[Object modeling scripts]

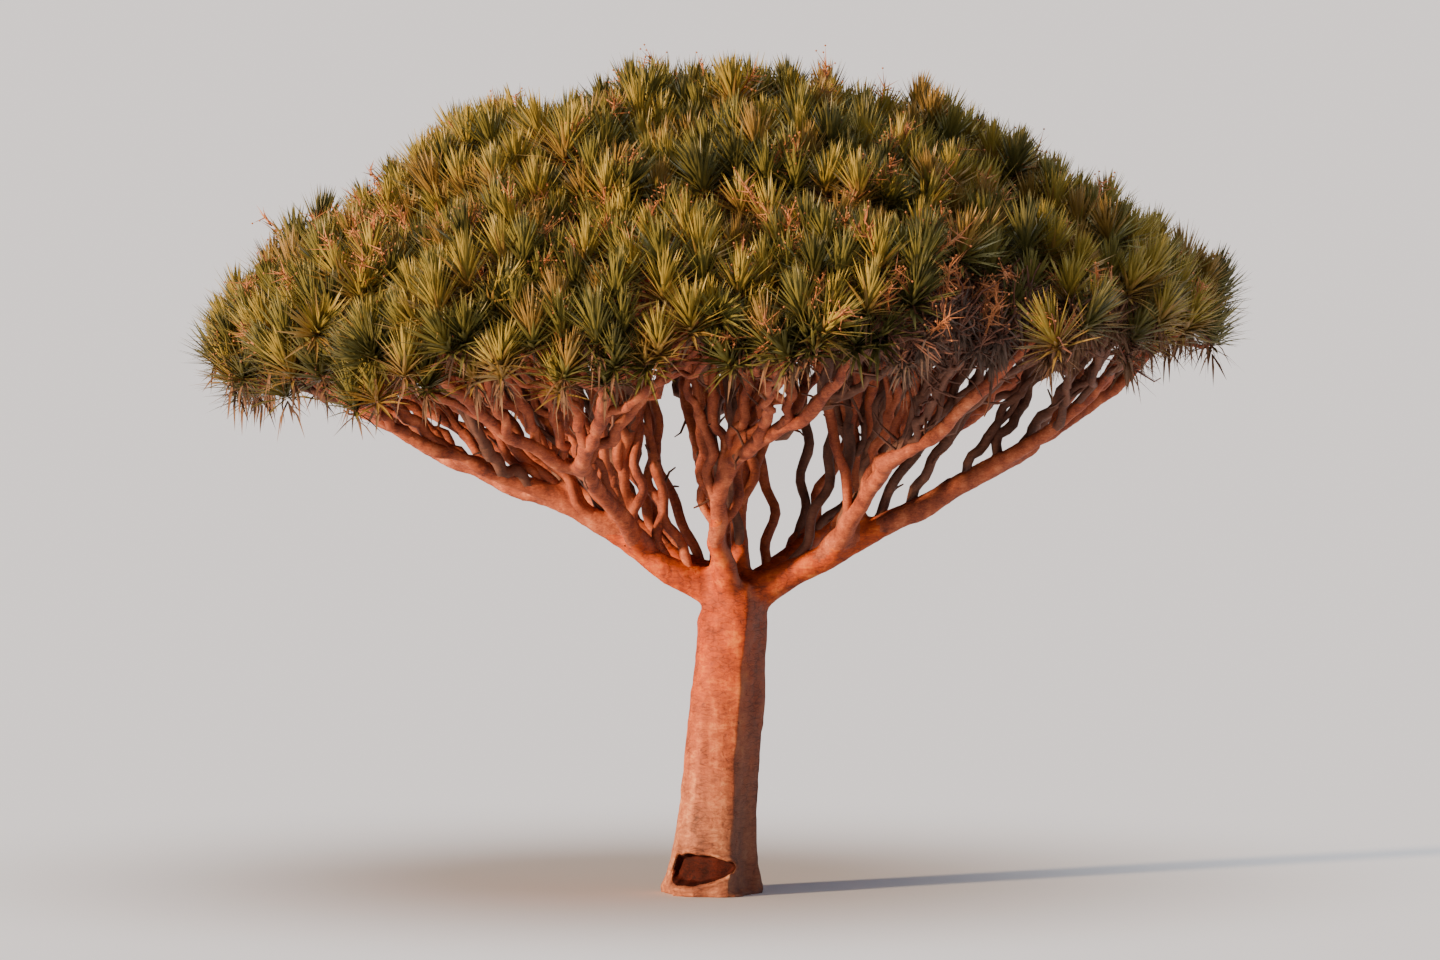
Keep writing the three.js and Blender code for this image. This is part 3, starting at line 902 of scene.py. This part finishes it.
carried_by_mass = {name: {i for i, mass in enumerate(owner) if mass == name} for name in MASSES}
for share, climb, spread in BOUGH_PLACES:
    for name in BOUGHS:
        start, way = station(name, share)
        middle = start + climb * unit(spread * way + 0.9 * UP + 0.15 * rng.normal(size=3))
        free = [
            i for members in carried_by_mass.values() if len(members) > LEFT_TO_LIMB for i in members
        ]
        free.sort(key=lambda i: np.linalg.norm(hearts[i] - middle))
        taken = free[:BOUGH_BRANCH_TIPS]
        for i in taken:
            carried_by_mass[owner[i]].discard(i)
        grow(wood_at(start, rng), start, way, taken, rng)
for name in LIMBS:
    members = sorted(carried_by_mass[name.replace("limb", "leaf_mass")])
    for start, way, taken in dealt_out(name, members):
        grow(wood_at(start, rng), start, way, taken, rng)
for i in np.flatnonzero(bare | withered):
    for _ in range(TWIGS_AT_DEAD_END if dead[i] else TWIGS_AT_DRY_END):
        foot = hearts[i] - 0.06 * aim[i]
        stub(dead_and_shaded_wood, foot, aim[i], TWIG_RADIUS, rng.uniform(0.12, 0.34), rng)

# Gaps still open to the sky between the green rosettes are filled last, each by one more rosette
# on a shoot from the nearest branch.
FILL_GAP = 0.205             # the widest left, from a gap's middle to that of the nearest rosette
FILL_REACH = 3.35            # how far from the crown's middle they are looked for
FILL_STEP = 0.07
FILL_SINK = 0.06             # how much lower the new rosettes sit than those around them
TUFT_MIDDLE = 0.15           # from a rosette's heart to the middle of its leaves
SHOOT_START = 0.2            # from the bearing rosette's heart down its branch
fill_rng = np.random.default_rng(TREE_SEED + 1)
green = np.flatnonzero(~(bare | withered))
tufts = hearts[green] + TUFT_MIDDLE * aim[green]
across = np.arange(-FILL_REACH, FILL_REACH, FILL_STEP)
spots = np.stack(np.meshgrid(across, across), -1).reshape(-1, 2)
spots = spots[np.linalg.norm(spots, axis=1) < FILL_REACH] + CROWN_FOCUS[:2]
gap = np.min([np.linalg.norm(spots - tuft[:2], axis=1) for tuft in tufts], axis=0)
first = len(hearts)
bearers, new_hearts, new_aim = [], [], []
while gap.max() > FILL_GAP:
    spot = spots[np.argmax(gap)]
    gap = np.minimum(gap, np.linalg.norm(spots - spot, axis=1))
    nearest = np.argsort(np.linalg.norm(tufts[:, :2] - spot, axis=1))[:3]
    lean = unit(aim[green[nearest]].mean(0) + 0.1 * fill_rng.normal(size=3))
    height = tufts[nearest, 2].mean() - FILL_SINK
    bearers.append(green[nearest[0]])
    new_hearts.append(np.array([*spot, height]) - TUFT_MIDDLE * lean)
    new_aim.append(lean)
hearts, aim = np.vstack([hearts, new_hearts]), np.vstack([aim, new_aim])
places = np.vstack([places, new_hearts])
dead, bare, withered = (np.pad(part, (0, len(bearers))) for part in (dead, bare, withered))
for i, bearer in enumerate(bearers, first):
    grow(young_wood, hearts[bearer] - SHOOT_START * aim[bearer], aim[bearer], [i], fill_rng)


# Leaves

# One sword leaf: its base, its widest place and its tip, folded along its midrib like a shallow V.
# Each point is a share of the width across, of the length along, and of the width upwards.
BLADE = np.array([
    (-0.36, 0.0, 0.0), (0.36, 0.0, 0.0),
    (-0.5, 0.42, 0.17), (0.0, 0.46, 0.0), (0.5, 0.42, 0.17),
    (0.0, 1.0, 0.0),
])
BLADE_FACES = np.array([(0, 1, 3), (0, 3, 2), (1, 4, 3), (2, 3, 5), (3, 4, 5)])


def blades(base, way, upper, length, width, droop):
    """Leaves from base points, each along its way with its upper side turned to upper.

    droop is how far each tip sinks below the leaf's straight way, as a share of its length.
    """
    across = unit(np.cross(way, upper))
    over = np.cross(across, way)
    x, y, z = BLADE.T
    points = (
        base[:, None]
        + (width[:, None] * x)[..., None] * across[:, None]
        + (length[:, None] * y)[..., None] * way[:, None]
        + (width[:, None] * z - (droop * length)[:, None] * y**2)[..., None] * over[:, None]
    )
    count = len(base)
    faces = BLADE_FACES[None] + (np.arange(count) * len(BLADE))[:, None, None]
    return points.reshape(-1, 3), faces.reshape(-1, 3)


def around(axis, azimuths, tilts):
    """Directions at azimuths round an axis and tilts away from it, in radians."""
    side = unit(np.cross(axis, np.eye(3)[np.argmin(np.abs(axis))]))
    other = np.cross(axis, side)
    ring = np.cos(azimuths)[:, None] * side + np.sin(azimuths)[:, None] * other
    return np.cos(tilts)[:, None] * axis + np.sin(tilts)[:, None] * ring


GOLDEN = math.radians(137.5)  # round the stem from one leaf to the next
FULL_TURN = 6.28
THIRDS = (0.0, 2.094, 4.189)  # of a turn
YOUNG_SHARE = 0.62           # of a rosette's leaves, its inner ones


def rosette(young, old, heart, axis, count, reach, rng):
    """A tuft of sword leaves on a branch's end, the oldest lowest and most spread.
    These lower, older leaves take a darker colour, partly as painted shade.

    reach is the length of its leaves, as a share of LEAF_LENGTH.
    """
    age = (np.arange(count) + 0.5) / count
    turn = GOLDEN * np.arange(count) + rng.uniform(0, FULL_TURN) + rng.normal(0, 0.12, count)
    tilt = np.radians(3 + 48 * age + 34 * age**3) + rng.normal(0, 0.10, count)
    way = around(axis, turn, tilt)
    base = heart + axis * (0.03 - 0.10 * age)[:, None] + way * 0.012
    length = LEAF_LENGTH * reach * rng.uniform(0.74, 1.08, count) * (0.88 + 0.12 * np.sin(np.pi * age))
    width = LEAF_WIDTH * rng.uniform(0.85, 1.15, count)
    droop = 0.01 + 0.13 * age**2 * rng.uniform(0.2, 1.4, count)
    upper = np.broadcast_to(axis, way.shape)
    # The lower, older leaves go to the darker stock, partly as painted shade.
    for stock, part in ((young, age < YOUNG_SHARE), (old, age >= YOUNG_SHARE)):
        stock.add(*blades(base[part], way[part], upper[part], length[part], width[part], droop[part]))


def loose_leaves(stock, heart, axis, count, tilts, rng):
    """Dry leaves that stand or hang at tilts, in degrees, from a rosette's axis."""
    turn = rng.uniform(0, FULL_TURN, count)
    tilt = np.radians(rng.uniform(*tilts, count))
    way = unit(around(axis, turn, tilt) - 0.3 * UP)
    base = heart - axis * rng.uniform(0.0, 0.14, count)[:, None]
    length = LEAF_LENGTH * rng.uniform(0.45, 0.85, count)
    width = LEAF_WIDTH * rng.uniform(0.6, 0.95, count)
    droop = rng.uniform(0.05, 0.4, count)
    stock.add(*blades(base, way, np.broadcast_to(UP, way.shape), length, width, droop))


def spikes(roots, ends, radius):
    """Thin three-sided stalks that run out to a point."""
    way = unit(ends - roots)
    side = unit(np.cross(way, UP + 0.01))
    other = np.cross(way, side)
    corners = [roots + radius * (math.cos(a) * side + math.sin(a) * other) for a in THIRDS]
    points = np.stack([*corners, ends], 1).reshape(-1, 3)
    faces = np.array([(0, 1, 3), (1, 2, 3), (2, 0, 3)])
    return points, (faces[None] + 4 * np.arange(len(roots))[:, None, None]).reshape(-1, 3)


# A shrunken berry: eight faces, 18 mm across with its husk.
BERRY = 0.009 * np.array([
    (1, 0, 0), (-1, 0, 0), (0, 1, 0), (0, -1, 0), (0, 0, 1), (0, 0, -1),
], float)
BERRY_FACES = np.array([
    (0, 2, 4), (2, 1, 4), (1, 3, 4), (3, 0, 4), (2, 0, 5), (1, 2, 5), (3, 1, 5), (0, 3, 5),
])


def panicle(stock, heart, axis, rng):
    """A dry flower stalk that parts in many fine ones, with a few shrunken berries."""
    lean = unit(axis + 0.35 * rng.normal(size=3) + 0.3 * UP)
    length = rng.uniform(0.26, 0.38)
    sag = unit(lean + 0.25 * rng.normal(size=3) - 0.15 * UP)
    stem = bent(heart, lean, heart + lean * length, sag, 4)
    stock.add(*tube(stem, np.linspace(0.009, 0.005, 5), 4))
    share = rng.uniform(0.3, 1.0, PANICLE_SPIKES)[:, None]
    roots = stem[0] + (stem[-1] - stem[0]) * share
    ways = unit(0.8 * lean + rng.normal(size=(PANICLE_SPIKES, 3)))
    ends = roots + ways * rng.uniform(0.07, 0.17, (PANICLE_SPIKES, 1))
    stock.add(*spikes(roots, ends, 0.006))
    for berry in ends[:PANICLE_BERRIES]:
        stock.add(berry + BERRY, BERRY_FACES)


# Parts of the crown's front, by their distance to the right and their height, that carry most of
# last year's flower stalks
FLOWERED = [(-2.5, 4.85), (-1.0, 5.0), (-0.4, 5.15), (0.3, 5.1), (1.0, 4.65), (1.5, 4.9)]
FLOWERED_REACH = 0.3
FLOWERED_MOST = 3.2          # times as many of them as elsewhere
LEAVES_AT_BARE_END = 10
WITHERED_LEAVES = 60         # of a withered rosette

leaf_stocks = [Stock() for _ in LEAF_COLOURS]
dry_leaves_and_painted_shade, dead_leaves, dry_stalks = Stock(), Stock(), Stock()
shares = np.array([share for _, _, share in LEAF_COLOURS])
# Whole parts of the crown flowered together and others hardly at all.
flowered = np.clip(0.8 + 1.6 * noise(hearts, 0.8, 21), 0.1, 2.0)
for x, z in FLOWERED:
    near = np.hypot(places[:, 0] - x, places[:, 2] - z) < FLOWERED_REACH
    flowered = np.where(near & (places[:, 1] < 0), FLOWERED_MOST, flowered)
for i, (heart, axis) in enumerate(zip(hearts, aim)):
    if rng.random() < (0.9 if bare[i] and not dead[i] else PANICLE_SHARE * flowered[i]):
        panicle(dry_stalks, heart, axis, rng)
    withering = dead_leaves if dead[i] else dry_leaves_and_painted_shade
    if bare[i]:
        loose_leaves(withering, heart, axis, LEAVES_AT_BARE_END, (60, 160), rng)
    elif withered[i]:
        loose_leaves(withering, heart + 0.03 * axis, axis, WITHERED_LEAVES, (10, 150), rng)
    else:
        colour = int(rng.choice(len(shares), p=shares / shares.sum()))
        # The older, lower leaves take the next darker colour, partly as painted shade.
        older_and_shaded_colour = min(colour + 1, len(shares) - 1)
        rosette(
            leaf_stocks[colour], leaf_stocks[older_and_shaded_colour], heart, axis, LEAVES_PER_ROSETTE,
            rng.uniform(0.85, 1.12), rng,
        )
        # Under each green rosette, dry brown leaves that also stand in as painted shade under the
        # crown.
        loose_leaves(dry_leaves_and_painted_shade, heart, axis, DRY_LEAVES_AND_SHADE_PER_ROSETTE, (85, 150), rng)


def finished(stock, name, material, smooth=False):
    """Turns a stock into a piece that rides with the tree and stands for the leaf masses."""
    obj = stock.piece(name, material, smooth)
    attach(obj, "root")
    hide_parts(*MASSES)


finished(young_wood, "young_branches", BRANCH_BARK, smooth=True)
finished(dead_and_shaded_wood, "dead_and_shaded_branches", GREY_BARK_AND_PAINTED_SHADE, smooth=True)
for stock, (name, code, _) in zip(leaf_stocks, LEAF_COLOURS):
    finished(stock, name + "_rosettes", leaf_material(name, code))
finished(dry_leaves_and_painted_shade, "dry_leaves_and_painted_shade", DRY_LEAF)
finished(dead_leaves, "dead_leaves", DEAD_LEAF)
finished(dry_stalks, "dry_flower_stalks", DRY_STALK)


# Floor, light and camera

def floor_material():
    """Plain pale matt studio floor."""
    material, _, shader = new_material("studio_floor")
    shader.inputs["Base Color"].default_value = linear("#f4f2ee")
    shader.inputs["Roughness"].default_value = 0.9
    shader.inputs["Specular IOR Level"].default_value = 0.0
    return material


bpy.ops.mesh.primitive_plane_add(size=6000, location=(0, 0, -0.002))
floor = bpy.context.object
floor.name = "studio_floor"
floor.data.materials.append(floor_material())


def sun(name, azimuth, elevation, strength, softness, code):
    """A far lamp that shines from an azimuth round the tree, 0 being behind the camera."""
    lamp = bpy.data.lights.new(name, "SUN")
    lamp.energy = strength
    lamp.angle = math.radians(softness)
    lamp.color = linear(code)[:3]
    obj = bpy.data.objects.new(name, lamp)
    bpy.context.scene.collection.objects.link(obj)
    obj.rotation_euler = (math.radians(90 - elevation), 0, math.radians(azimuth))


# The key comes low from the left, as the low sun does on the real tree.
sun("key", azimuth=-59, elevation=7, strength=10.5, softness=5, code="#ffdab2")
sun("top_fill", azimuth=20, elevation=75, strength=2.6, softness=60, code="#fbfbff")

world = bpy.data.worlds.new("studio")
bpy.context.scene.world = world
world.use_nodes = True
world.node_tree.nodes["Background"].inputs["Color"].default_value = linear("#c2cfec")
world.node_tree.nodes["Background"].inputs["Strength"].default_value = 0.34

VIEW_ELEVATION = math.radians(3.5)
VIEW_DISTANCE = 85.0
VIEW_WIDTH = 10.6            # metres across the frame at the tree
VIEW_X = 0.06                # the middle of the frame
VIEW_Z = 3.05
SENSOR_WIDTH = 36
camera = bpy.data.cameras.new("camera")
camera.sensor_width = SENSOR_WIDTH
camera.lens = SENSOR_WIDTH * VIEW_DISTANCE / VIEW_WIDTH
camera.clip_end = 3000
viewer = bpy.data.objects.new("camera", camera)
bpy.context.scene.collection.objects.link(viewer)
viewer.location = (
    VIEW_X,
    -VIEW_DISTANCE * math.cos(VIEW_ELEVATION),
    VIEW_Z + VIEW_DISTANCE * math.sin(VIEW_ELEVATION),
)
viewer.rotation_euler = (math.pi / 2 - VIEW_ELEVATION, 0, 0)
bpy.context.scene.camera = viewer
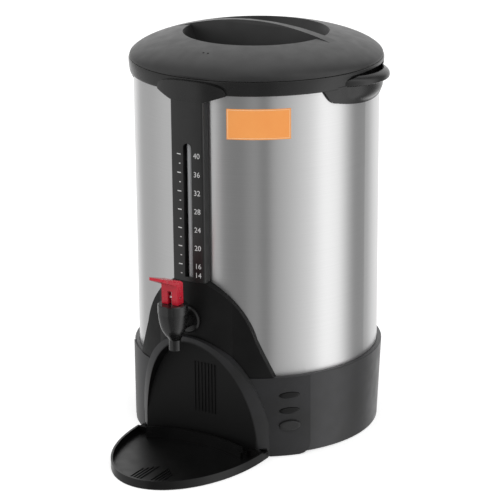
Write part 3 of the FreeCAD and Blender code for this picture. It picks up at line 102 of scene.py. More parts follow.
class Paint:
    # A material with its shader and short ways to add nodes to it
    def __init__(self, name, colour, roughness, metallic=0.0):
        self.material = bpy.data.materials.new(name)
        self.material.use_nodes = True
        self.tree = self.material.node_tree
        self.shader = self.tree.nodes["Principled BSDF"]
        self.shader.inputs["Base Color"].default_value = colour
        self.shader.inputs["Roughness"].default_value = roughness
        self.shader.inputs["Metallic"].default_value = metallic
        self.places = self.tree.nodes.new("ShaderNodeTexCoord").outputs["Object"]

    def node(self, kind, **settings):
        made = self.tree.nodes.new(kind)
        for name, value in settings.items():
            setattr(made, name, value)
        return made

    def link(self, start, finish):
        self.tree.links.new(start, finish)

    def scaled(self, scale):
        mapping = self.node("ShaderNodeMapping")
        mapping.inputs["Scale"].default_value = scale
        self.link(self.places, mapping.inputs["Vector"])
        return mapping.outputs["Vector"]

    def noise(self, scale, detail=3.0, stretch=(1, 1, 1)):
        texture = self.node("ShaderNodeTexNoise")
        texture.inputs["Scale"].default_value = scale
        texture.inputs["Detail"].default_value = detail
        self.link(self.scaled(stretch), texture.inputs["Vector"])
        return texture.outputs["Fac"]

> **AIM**
Every line of the records that includes the word "this" should be gathered.

> **TASK RESULT**
Keep writing the three.js and Blender code for this image. This is part 3, starting at line 902 of scene.py. This part finishes it.
Write part 3 of the FreeCAD and Blender code for this picture. It picks up at line 102 of scene.py. More parts follow.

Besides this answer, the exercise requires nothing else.